Tradisi ini diikuti ratusan orang. Setelah itu, mereka mulai mengarak sapi milik masing-masing. Pada lebaran kali ini, keseluruhan sapi berjumlah 500 ekor. Setelah itu, sapi dimandikan dan diberi minyak wangi. Sapi dimasukkan kembali ke dalam kandang setelah seluruh rangkaian tradisi selesai.
Tradisi lebaran sapi mulai diadakan secara massal sejak tahun 2006. Darmaji, salah seorang tokoh masyarakat setempat, mengatakan bahwa tradisi itu diadakan sebagai bentuk pelestarian budaya.
Dia mengatakan, di Dukuh Mlambong, ada 200 keluarga yang setiap keluarga memiliki 2-10 ekor sapi. Baginya, sapi-sapi itu layak dimanjakan pemiliknya karena warga bisa makan hingga menyekolahkan anak dari hasil berternak sapi.
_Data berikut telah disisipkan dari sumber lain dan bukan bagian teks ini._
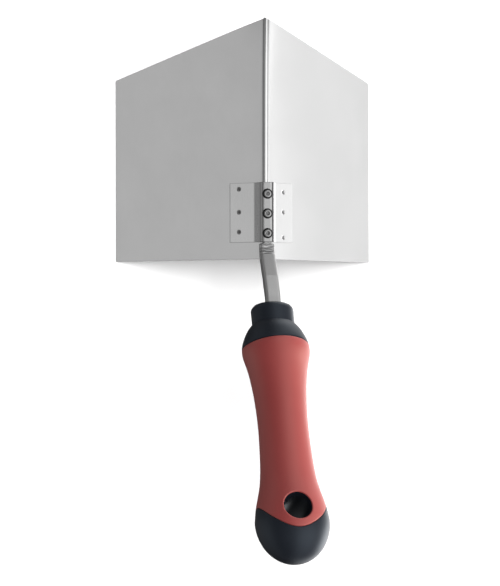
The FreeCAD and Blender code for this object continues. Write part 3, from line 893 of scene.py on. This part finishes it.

Sementara itu Kepala Dinas Pendidikan dan Kebudayaan Kabupaten Boyolali, Darmanto, mengatakan bahwa sapi sudah menjadi bagian dari kehidupan warga Dukuh Mlambong. “Tradisi arak-arakan sapi merupakan budaya yang baik. Kami punya tugas untuk membina dan melestarikan budaya itu,” kata Darmanto. (*)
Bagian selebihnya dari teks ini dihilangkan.